Automate the DORA metrics
The Accelerate book by Dr. Nicole Forsgren et al is a scientific study of IT delivery. It includes the DORA metrics – deployment frequency, deployment lead time, deployment fail rate, time to restore, and rework rate. They’re a great fit for delivery assurance because they’re value stream outcomes, statistically significant performance predictors, and interdependent for success. For example, you can’t rapidly deliver features without a short lead time, and that needs a high standard of technical quality, and that’s implied by a low rework rate.
We recommend the DORA metrics to our customers. We usually expand rework rate into unplanned work rate, so it can include ad hoc value demand as well as failure demand. That gives us an idea of team capacity as well as technical quality. In our experience, it’s better to measure unplanned work than planned work, because the latter is often over-reported. Again, people change how they behave based on how they’re measured!
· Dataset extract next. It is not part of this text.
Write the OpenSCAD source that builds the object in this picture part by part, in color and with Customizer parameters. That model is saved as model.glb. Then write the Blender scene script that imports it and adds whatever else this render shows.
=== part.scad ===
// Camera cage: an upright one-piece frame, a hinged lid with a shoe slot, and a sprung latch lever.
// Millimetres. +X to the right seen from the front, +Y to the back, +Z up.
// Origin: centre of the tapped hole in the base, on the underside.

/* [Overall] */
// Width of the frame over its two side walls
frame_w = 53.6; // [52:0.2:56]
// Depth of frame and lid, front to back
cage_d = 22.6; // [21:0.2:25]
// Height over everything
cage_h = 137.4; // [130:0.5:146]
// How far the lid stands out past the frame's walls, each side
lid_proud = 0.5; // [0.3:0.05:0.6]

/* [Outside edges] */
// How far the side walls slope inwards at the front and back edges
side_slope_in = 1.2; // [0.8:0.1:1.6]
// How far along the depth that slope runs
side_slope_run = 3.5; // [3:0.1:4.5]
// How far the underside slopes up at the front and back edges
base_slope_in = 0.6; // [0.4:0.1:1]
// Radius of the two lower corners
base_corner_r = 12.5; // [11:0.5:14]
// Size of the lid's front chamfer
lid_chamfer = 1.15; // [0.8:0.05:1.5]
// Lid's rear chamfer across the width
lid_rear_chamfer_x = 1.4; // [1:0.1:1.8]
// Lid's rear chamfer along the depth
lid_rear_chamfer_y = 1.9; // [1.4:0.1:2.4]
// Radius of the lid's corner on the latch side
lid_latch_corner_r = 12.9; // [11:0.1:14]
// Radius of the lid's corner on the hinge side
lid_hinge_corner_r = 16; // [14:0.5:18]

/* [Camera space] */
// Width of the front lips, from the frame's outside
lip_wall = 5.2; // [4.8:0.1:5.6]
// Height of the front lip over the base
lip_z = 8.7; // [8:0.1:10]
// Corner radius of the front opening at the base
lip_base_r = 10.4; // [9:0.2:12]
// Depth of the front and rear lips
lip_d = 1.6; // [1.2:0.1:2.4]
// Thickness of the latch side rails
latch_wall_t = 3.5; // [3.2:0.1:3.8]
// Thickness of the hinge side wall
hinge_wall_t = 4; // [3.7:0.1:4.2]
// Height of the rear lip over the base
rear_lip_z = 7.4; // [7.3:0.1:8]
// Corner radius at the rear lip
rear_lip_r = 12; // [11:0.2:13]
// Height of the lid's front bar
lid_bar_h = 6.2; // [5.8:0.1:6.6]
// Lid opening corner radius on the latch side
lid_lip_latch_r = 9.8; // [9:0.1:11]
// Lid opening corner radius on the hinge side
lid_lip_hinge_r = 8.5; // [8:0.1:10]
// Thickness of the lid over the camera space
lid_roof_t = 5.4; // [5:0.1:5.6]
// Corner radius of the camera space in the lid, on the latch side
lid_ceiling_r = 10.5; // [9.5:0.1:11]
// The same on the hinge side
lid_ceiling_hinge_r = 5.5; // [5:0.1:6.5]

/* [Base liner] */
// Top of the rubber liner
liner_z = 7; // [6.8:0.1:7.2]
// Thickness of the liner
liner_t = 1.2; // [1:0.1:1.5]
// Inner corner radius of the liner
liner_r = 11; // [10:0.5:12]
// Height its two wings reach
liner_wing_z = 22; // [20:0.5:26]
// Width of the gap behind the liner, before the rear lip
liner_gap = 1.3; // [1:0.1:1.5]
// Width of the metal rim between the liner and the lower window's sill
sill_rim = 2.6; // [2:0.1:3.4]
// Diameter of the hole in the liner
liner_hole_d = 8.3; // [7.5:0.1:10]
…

We automate these metrics for live services with monthly measurements. There are plenty of implementation routes. A live runtime could be EKS or Cloud Run, a system of record could be ServiceNow or Fresh Service, and a ticketing system could be Jira or Trello.
If you don’t have any live services yet, we’d advise frequent deployments of your in-development services into a production environment sealed off from live traffic, and still using these same metrics. And if you aren’t able to do that, it’s still worth measuring unplanned work rate, as it tells you how much time your teams are actually building planned features, versus fixing defects and reworking features without user feedback. That’s always good to know.
Visualise the data in a services portal
A services portal is a dynamic knowledge base for your organisation. It’s a central directory of teams, services, telemetry, change requests, deployments, incidents, and/or post-incident reviews. It replaces all those documents, spreadsheets, and wiki pages that quickly fall out of date.
You might know this as a developer portal from Spotify Backstage, a popular open-source framework for building portals. We’re fans of Backstage, and prefer to talk about services portals to emphasise knowledge bases are for everybody, not just engineers.
Delivery assurance can be implemented in your services portal. It can suck out all the necessary data from your version control system, system of record, ticketing system, and live runtime. Each service page can include DORA metrics, so you can see if a service is trending in the right direction. Those metrics can also be aggregated on each team page. Here’s what those DORA metrics might look like.
Yet again, people change how they behave based on how they’re measured! Always put the DORA metrics for one service or team on one page. Don’t put metrics for two services or two teams on one page. You’re encouraging teams to continuously improve based on their own efforts, not compete against other teams with different contexts and constraints.
Use trends to identify assurance needs
Visualising the DORA metrics in a services portal brings delivery assurance to life. Different team and service pages will show which teams are continuously improving, and which teams are unwittingly sliding in the wrong direction. You’ll understand where investing additional time and effort can put teams back on the right track.
Metrics tell you where to find the most valuable stories, not what the stories are. The above graphs show a delivery team where throughput and unplanned work are worsening, and failure rate is improving. But the metrics don’t explain why this is, and there’s plenty of potential reasons – a slowdown in planned features, an increase in test environments, or a new hard dependency. It’s important to listen to teams with assurance needs, and understand their situation in detail.
A Developer Experience (DevEx) team is a logical choice to own a services portal and its DORA metrics. They can also consult with teams to understand their assurance needs, and offer assistance where required. It’s a supportive, broad role that is best suited to expert practitioners who’ve previously worked on delivery teams in the same organisation.
Conclusion
Delivery assurance is important, and it’s easy to get it wrong by measuring team outputs. The DORA metrics by Dr. Nicole Forsgren et al are statistically significant predictors of IT performance, and it’s relatively straightforward to automate their measurements and visualise them in a services portal. It’s then possible to see at a glance which teams are headed in the wrong direction, and offer them assistance from expert practitioners in a Developer Experience (DevEx) team.